Mr. Giuliani arrived to a rousing reception, but the room grew silent and restless as Mr. Giuliani wandered through a speech that lasted 40 minutes. By contrast, Mr. Romney arrived to a much more subdued reception but left to rousing applause.

“The governor knocked this speech out of the park,” said Paloma A. Zepeda, a marketing consultant and conservative blogger who said she came into the room with “serious doubts” about Mr. Romney, and left saying she was leaning toward supporting him. By contrast, she said, Mr. Giuliani “took a risk by coming to C.P.A.C., and he managed to not allay a single conservative fear about a Giuliani candidacy.”

In perhaps an unlucky bit of scheduling, Mr. Giuliani appeared after Wayne LaPierre, the executive vice president of the National Rifle Association, who gave a blistering attack on gun laws pressed for New York City by Mayor Michael R. Bloomberg, also a Republican, who was elected with Mr. Giuliani’s very strong support. “Everything they do in New York City on guns smacks of hypocrisy,” Mr. LaPierre said.

He made no mention of Mr. Giuliani. Mr. Giuliani did not address Mr. LaPierre’s criticism.

Mr.
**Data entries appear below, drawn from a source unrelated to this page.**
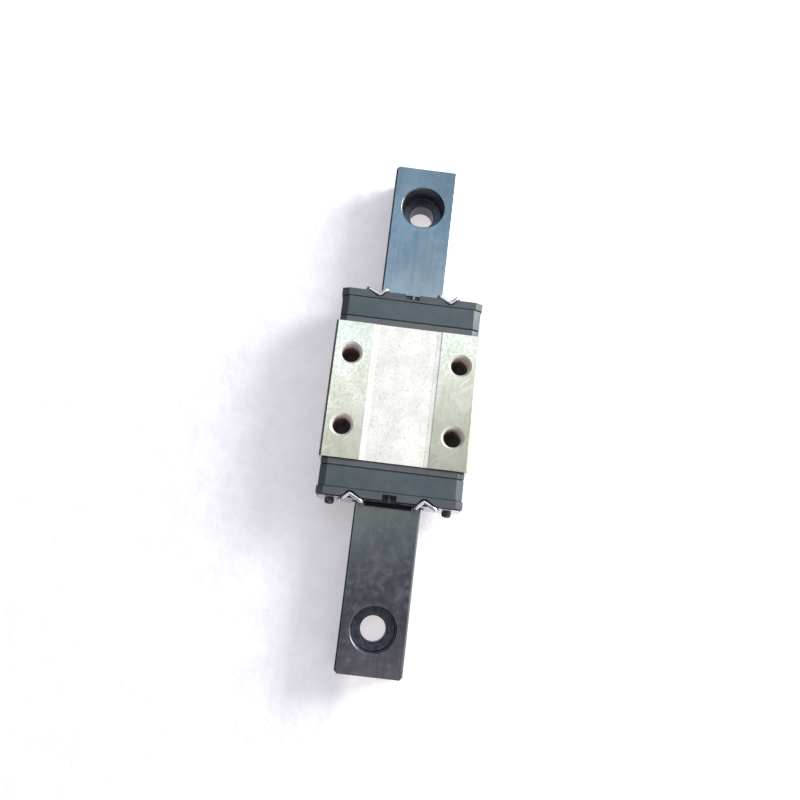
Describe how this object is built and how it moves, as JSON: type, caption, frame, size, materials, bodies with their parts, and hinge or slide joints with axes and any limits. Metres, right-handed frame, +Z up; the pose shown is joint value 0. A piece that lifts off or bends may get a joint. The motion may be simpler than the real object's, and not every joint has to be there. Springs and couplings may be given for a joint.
{
  "type": "linear guide carriage",
  "caption": "Miniature linear guide: a ground steel ball carriage with black end caps, riding on a short black-coated rail with counterbored holes.",
  "frame": {"origin": "middle of the rail's underside, half way along the rail", "axes": "+X along the rail, +Y to the rail's left seen from behind, +Z up out of the rail's base; the carriage stands 1.06 mm towards +X of the middle at rest"},
  "size_m": [0.072, 0.02, 0.01],
  "materials": {
    "rail_black": "black-coated ground steel, satin, faint lengthwise grinding marks",
    "block_steel": "ground strips, with an unground matte recess between them",
    "return_plate": "dark grey moulded plastic, satin",
    "cap_plastic": "dark grey moulded plastic, satin",
    "seal_rubber": "dark rubber, satin",
    "scraper_steel": "thin stamped stainless sheet, satin",
    "plug_plastic": "black plastic",
    "black_screw": "black oxide, slightly glossy",
    "wire_steel": "bright drawn stainless wire",
    "ball_steel": "polished bearing steel"
  },
  "bodies": {
    "rail": {"rail": "rail_black"},
    "carriage": {"carriage_block": "block_steel", "ball_return_plate_far": "return_plate", "ball_return_plate_near": "return_plate", "end_cap_far": "cap_plastic", "end_cap_near": "cap_plastic", "end_seal_far": "seal_rubber", "end_seal_near": "seal_rubber", "scraper_plate_far": "scraper_steel", "scraper_plate_near": "scraper_steel", "grease_plug_far": "plug_plastic", "grease_plug_near": "plug_plastic", "cap_screw_far_left": "black_screw", "cap_screw_far_right": "black_screw", "cap_screw_near_left": "black_screw", "cap_screw_near_right": "black_screw", "retainer_wire_left": "wire_steel", "retainer_wire_right": "wire_steel", "loaded_balls_left": "ball_steel", "loaded_balls_right": "ball_steel", "return_balls_left": "ball_steel", "return_balls_right": "ball_steel", "turning_balls_far_left": "ball_steel", "turning_balls_far_right": "ball_steel", "turning_balls_near_left": "ball_steel", "turning_balls_near_right": "ball_steel"}
  },
  "joints": [
    {"name": "carriage_slide", "type": "slide", "parent": "rail", "child": "carriage", "axis": [1, 0, 0], "range_m": [-0.0225, 0.0204]}
  ]
}
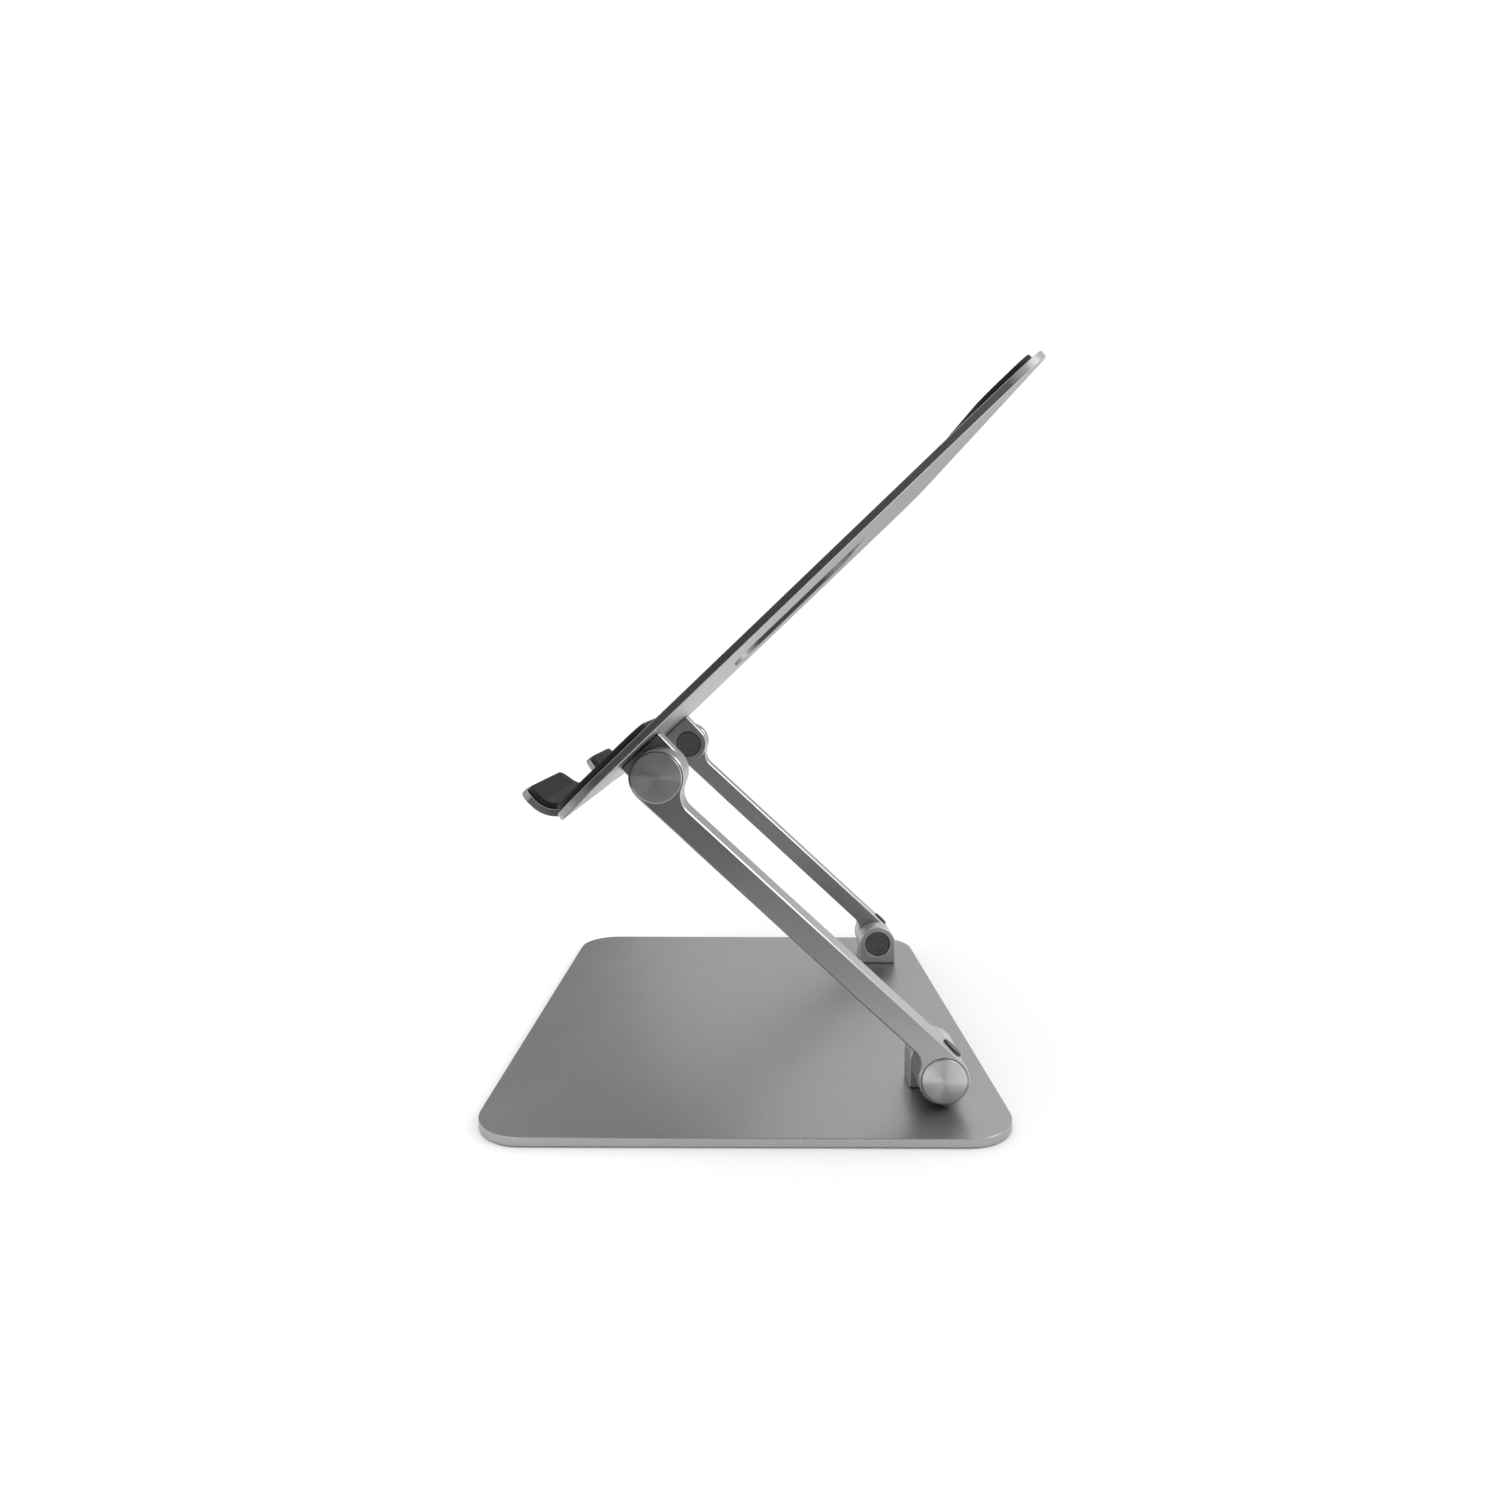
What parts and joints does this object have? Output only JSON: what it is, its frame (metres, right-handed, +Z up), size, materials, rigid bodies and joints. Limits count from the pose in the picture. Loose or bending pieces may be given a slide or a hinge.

Giuliani focused on what has been one of his electoral strengths: his performance as mayor after the attacks on the World Trade Center. Mr. Giuliani departed from a standard criticism of President Bill Clinton by Republicans, who have faulted him for not recognizing the emerging terrorist threat after the first attack on the World Trade Center and the bombing of the U.S.S. Cole.

“I don’t blame people for that,” he said. “ I don’t think it’s instructive or helpful to do that.”

The problem for conservatives is that the candidates they may be more inclined to support — Senator Sam Brownback of Kansas and Mike Huckabee, the former governor of Arkansas — are generally seen as being longer-shots to winning the nomination. Mr. Huckabee got in a jab, making reference to Mr. Romney’s disclosure last week that he had only recently joined the National Rifle Association. “I’m not a latecomer to the N.R.A.,” Mr. Huckabee said. “I was the first governor in America to have a concealed carry permit, so don’t mess with me.”